Burnt bedclothes, flying fists and impotence: Women and divorce, 1858

The truth of a marriage, particularly in the 19th century, was often kept behind closed doors. The mud-slinging, he/she/they-said recriminations of a relationship falling to bits can be incredibly tedious, so maybe that’s a good thing.

Historical divorce cases, however, can offer an eye-opening snapshot of mid-century Victorian domestic life, and crucially what relationships were like for women, and what behaviour was considered acceptable. The 145 divorce cases filed in the first six months after an 1857 change of legislation show adultery aplenty (some in brothels), drinking, gambling, bargaining, pleas, bigamy, beatings, throwing of crockery and furniture, various people who nipped out for something and then turned up in New York or New Zealand or Australia, arguments over money and children, and even someone who couldn’t get it up.

There are various widely-accepted broad brushstrokes about divorce at that time. It’s generally known as the preserve of the rich, and was harder for women than men (it was actually virtually impossible for women to bring proceedings until early 1858). Oral histories recount that the stigma followed people around. This persisted into the 20th century and beyond. As 1980s children, we were encouraged to pity peers of “broken homes”, with added undertones that it was somehow the woman’s fault. An older work colleague (c.2006) confided that the village women were suspicious of “our local divorcee” because she was after their husbands – the idea that divorcees, having had regular sex, would chase it again. ONS statistics for 2019 showed that 42% of marriages ended in divorce, so it’s now commonplace, if no less sad.

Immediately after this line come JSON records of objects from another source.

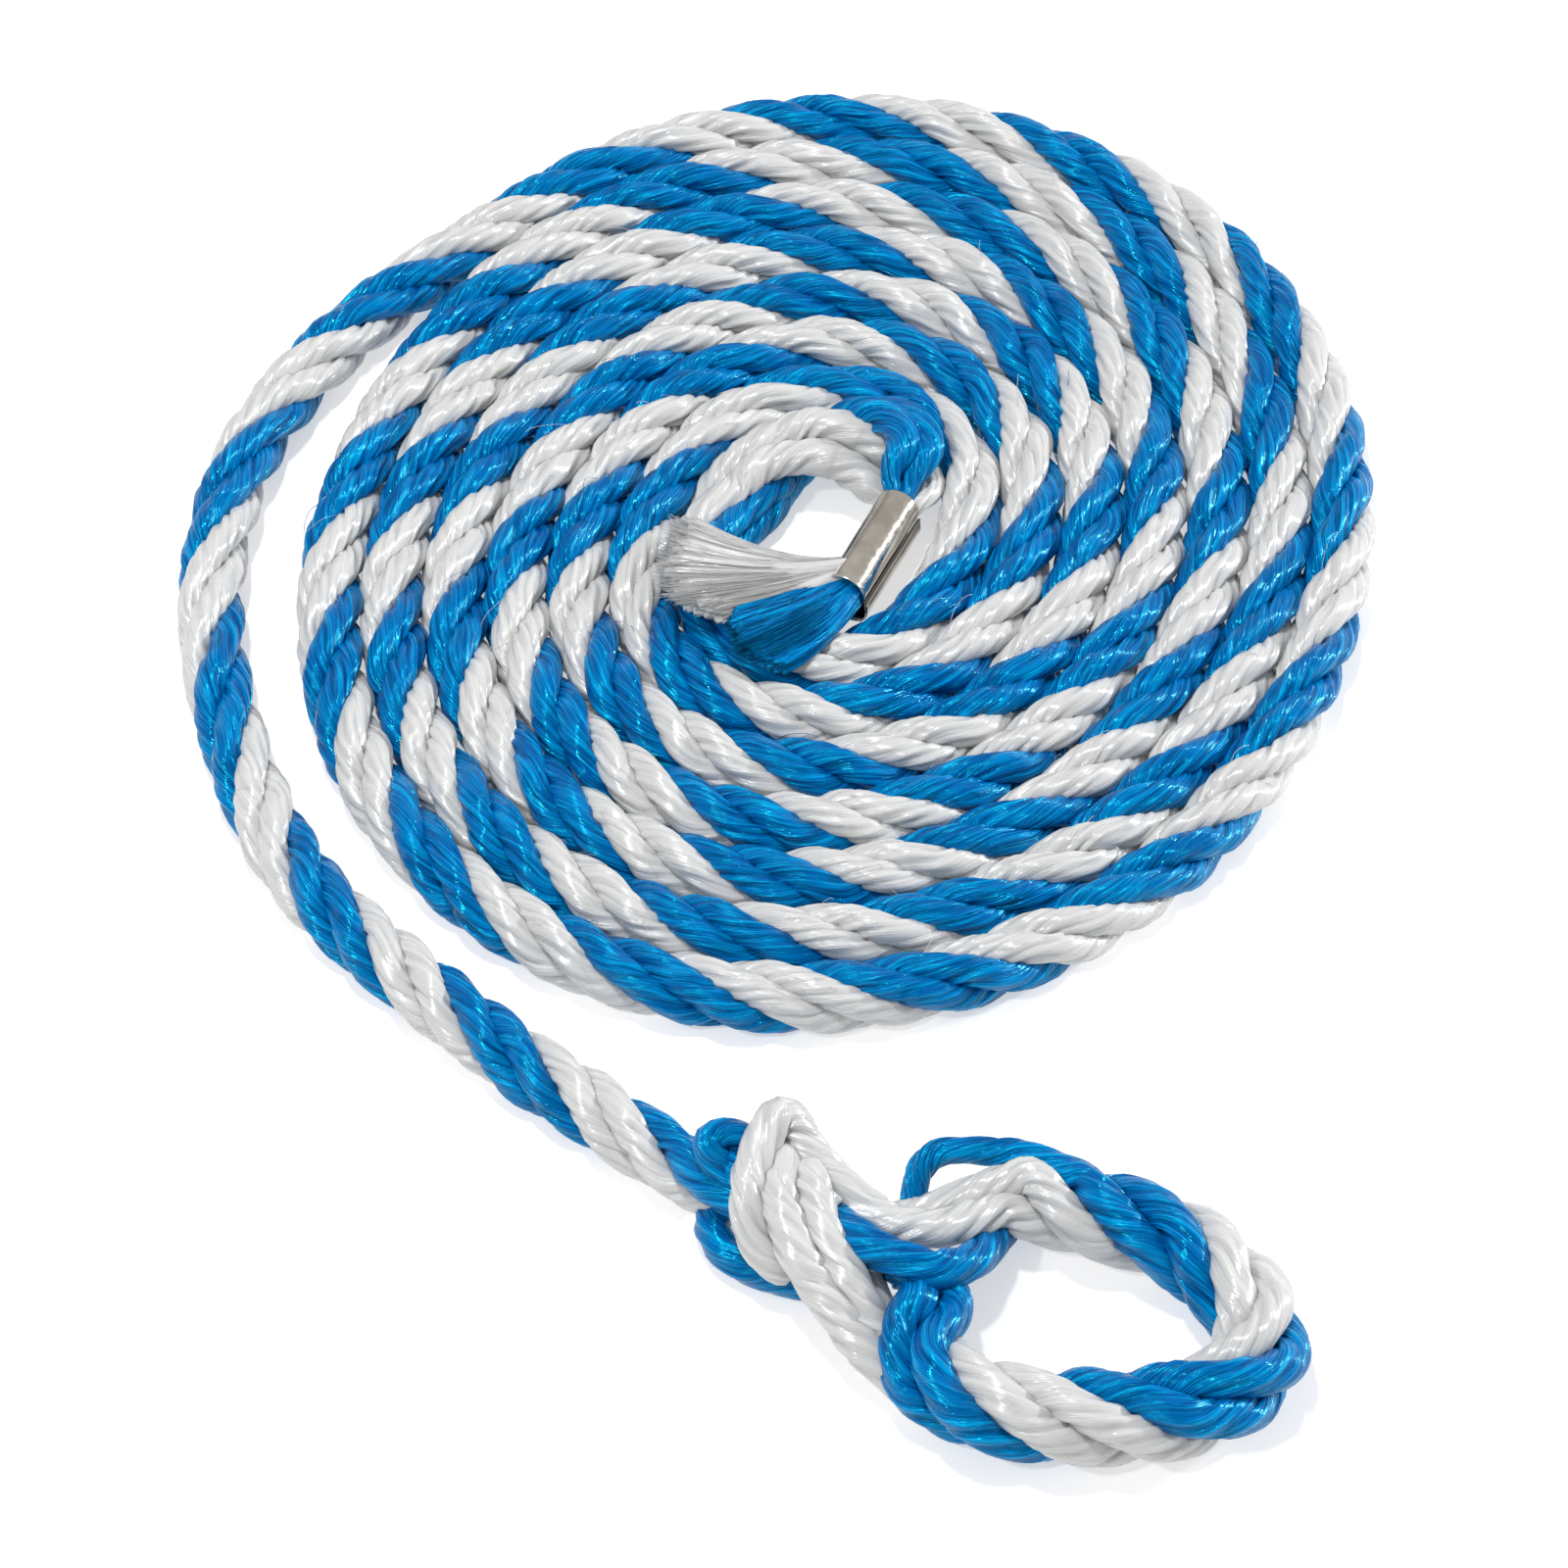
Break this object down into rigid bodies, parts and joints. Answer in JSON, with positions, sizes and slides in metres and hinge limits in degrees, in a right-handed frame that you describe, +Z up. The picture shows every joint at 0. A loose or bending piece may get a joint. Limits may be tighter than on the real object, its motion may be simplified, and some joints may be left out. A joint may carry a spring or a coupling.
{
  "type": "coiled dock line",
  "caption": "Laid dock line in two colours, lying in a flat spiral coil, with a spliced eye at its outer end and a metal ferrule with frayed strand ends at its inner end.",
  "frame": {"origin": "centre of the bounding box's bottom face, on the plane the line lies on", "axes": "+Z up; +Y from the eye towards the far side of the coil; +X to the right of that, the side the eye points to"},
  "size_m": [0.189, 0.2644, 0.0171],
  "materials": {
    "blue_polypropylene": "silky multifilament",
    "white_polypropylene": "silky multifilament, slightly translucent",
    "nickel_plated_steel": "polished plating"
  },
  "bodies": {
    "coil": {"coil_blue_a": "blue_polypropylene", "coil_blue_b": "blue_polypropylene", "coil_white_a": "white_polypropylene", "coil_white_b": "white_polypropylene"},
    "tail_upper": {"tail_upper_blue_a": "blue_polypropylene", "tail_upper_blue_b": "blue_polypropylene", "tail_upper_white_a": "white_polypropylene", "tail_upper_white_b": "white_polypropylene"},
    "tail_lower": {"tail_lower_blue_a": "blue_polypropylene", "tail_lower_blue_b": "blue_polypropylene", "tail_lower_white_a": "white_polypropylene", "tail_lower_white_b": "white_polypropylene"},
    "neck": {"neck_blue_a": "blue_polypropylene", "neck_blue_b": "blue_polypropylene", "neck_white_a": "white_polypropylene", "neck_white_b": "white_polypropylene"},
    "eye": {"eye_blue_a": "blue_polypropylene", "eye_blue_b": "blue_polypropylene", "eye_white_a": "white_polypropylene", "eye_white_b": "white_polypropylene", "tuck_blue_a": "blue_polypropylene", "tuck_blue_b": "blue_polypropylene", "tuck_white_a": "white_polypropylene", "tuck_white_b": "white_polypropylene"},
    "ferrule_end": {"ferrule": "nickel_plated_steel", "frayed_blue_a": "blue_polypropylene", "frayed_blue_b": "blue_polypropylene", "frayed_white_a": "white_polypropylene", "frayed_white_b": "white_polypropylene"}
  },
  "joints": [
    {"name": "ferrule_lift", "type": "hinge", "parent": "coil", "child": "ferrule_end", "pos_m": [0.02047, 0.03937, 0.00848], "axis": [-0.9826, 0.1855, 0], "range_deg": [0, 50]},
    {"name": "tail_swing", "type": "hinge", "parent": "coil", "child": "tail_upper", "pos_m": [-0.06811, 0.08257, 0.004], "axis": [0, 0, -1], "range_deg": [-2, 40]},
    {"name": "tail_lift", "type": "hinge", "parent": "tail_upper", "child": "tail_lower", "pos_m": [-0.08976, 0.01368, 0.004], "axis": [-0.9922, -0.1249, 0], "range_deg": [0, 45]},
    {"name": "neck_swing", "type": "hinge", "parent": "tail_lower", "child": "neck", "pos_m": [-0.05834, -0.05103, 0.004], "axis": [0, 0, -1], "range_deg": [-3, 40]},
    {"name": "eye_lift", "type": "hinge", "parent": "neck", "child": "eye", "pos_m": [-0.01569, -0.08594, 0.00369], "axis": [-0.5814, -0.8136, 0], "range_deg": [0, 45]}
  ]
}
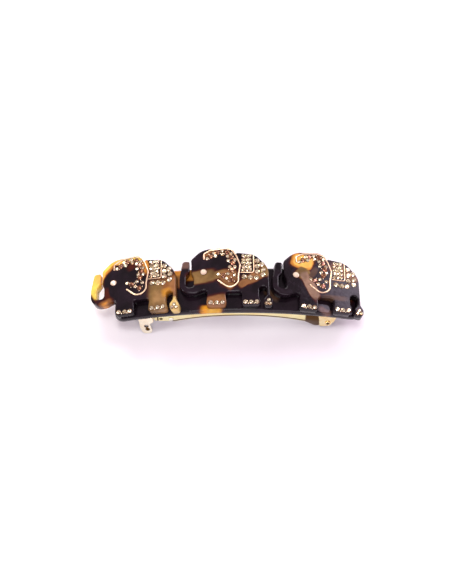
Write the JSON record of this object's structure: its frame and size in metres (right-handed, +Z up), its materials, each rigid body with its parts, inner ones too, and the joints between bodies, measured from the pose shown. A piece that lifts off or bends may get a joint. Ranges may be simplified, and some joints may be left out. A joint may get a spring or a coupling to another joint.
{
  "type": "hair barrette",
  "caption": "Curved bar hair barrette with elephant cut-outs, wire lines and set stones, on a sprung metal clip with a hinged arm and pinch tabs.",
  "frame": {"origin": "under the middle of the whole barrette, level with the tips of the catch tabs it rests on", "axes": "+X along the bar to the hinge end, +Y from the elephants' feet to their heads, +Z up through the decoration"},
  "size_m": [0.1086, 0.0284, 0.0209],
  "materials": {
    "bar_acetate": "polished dark tortoiseshell",
    "elephant_acetate": "polished tortoiseshell with amber patches",
    "gold_metal": "polished light gold plate",
    "gold_wire": "polished pinkish gold inlay",
    "clear_stone": "cut and foiled",
    "topaz_stone": "cut and foiled, brown"
  },
  "bodies": {
    "barrette": {"base_bar": "bar_acetate", "elephant_left": "elephant_acetate", "elephant_middle": "elephant_acetate", "elephant_right": "elephant_acetate", "ear_wire_left": "gold_wire", "saddle_wire_left": "gold_wire", "eye_crystal_left": "clear_stone", "ear_topaz_left": "topaz_stone", "ear_crystals_left": "clear_stone", "saddle_crystals_left": "clear_stone", "fringe_crystals_left": "clear_stone", "toe_crystals_left": "clear_stone", "tail_crystals_left": "clear_stone", "ear_wire_middle": "gold_wire", "saddle_wire_middle": "gold_wire", "eye_crystal_middle": "clear_stone", "ear_topaz_middle": "topaz_stone", "ear_crystals_middle": "clear_stone", "saddle_crystals_middle": "clear_stone", "fringe_crystals_middle": "clear_stone", "toe_crystals_middle": "clear_stone", "tail_crystals_middle": "clear_stone", "ear_wire_right": "gold_wire", "saddle_wire_right": "gold_wire", "eye_crystal_right": "clear_stone", "ear_topaz_right": "topaz_stone", "ear_crystals_right": "clear_stone", "saddle_crystals_right": "clear_stone", "fringe_crystals_right": "clear_stone", "toe_crystals_right": "clear_stone", "tail_crystals_right": "clear_stone", "clip_base_plate": "gold_metal", "hinge_pin": "gold_metal", "catch_plate": "gold_metal", "catch_rivet": "gold_metal", "bow_bracket": "gold_metal", "bow_pin": "gold_metal"},
    "arm": {"clip_arm": "gold_metal", "arm_bosses": "gold_metal"},
    "front_pinch_tab": {"front_tab": "gold_metal"},
    "rear_pinch_tab": {"rear_tab": "gold_metal"},
    "bow": {"tension_bow": "gold_metal"}
  },
  "joints": [
    {"name": "arm_hinge", "type": "hinge", "parent": "barrette", "child": "arm", "pos_m": [0.04066, -0.00806, 0.00487], "axis": [0, -1, 0], "range_deg": [0, 85]},
    {"name": "front_tab_pinch", "type": "hinge", "parent": "barrette", "child": "front_pinch_tab", "pos_m": [-0.03224, -0.01211, 0.00912], "axis": [0.9747, 0, 0.2236], "range_deg": [0, 8], "stiffness_Nm_per_rad": 0.5},
    {"name": "rear_tab_pinch", "type": "hinge", "parent": "barrette", "child": "rear_pinch_tab", "pos_m": [-0.03224, -0.00401, 0.00912], "axis": [-0.9747, 0, -0.2236], "range_deg": [0, 8], "stiffness_Nm_per_rad": 0.5},
    {"name": "bow_flex", "type": "hinge", "parent": "barrette", "child": "bow", "pos_m": [0.03436, -0.00806, 0.00972], "axis": [0, -1, 0], "range_deg": [0, 2.5], "stiffness_Nm_per_rad": 2}
  ]
}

In terms of women being able to kick their errant man to the curb, the first leap forward was the Matrimonial Causes Act 1857. Before this, divorce was only available to men, had to go through ecclesiastical courts (it was considered a sacrament, whereas the new Act made it a contract), and if someone wanted to remarry it required a complicated annulment process or a private bill in the House of Commons, which both cost a lot of money – hence it was something rare.

The new Act was seen through parliament partly via the campaigning of Caroline Norton (who was awarded a London blue plaque on her former home by English Heritage in April 2021), this came into effect on 1 January 1858. Of those 145 cases, from January to June, 92 of them were brought by women. These women were, effectively, pioneers. Paving the way for other unhappily married couples to try to change their circumstances, though not always successfully.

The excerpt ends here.